#### The task:
Look through the lines below and extract any with the word "from".

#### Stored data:
▼

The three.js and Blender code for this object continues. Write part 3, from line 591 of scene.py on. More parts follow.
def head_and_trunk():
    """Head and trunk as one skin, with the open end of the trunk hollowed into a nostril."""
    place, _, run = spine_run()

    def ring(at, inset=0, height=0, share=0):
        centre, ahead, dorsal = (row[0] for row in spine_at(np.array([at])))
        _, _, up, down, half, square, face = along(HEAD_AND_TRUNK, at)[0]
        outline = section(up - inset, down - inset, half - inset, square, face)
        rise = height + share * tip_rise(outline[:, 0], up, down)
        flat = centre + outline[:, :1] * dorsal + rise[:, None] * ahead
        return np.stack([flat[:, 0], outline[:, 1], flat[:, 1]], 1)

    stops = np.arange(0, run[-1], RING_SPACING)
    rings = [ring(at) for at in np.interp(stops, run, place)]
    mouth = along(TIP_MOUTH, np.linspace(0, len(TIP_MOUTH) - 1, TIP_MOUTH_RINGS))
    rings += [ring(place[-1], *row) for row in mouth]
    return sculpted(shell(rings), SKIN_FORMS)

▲
▼

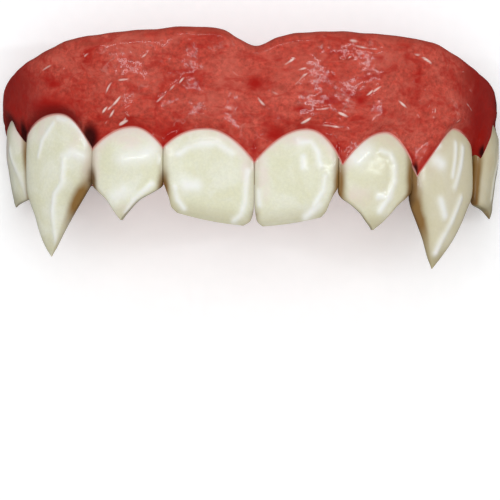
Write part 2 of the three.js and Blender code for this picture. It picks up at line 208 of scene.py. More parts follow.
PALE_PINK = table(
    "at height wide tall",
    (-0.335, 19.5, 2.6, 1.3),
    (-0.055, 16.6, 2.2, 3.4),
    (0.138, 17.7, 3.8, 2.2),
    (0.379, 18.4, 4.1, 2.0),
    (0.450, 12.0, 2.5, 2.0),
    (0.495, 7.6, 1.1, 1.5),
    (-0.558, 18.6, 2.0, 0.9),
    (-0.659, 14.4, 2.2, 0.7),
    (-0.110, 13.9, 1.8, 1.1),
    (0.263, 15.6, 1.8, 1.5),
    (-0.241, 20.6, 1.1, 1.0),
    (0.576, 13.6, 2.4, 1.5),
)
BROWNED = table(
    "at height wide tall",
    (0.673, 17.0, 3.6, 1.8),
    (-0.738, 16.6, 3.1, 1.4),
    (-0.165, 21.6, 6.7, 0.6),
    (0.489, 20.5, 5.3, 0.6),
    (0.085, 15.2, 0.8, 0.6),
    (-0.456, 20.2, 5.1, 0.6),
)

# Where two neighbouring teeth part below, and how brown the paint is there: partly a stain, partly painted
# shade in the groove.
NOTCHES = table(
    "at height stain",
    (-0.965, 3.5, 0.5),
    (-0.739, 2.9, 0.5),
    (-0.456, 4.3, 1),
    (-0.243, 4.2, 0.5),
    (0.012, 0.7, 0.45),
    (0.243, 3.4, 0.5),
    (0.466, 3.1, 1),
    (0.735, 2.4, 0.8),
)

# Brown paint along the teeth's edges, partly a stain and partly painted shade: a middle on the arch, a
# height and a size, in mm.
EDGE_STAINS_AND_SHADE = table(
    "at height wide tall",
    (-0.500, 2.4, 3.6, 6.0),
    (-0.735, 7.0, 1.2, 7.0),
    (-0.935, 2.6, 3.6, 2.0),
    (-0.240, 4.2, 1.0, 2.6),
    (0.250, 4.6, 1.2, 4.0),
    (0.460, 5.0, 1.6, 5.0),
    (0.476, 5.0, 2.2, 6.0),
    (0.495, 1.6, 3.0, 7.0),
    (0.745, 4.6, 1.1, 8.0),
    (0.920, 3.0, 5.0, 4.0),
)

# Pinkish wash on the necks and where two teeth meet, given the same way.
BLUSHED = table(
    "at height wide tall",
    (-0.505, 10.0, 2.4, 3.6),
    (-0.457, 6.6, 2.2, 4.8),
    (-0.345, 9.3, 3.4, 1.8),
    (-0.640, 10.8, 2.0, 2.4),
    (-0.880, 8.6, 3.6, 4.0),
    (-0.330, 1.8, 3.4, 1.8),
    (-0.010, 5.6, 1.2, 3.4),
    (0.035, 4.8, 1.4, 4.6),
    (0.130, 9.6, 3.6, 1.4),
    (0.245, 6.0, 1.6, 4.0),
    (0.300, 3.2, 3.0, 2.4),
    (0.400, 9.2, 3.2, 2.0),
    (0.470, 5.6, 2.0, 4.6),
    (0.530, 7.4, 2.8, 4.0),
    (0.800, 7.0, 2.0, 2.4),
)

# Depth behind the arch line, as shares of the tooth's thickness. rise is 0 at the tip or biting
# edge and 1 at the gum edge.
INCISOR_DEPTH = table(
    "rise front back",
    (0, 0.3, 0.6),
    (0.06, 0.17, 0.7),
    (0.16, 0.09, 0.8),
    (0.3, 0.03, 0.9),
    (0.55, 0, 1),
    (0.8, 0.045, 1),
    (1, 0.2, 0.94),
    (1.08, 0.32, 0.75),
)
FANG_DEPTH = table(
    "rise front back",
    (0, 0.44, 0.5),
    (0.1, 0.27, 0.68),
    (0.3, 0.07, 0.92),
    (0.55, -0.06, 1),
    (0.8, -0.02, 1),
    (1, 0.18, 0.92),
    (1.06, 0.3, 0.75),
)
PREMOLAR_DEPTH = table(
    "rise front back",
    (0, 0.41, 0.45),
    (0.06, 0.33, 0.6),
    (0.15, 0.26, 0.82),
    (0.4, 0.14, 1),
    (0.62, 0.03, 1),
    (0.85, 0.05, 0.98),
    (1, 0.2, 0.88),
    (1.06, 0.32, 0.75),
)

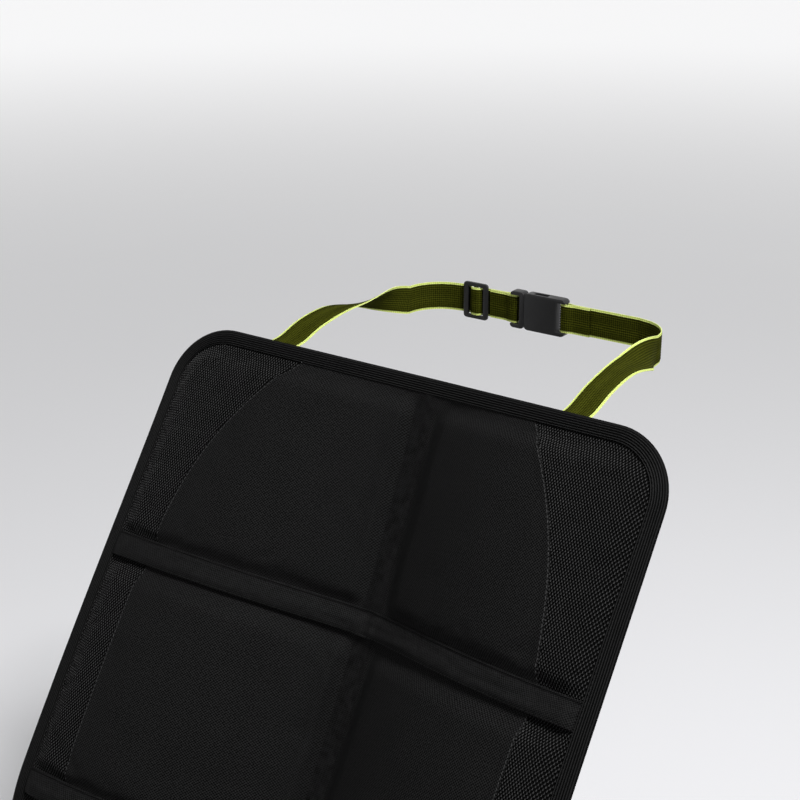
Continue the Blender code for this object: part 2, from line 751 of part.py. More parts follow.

▲

#### Response below:
The three.js and Blender code for this object continues. Write part 3, from line 591 of scene.py on. More parts follow.
Continue the Blender code for this object: part 2, from line 751 of part.py. More parts follow.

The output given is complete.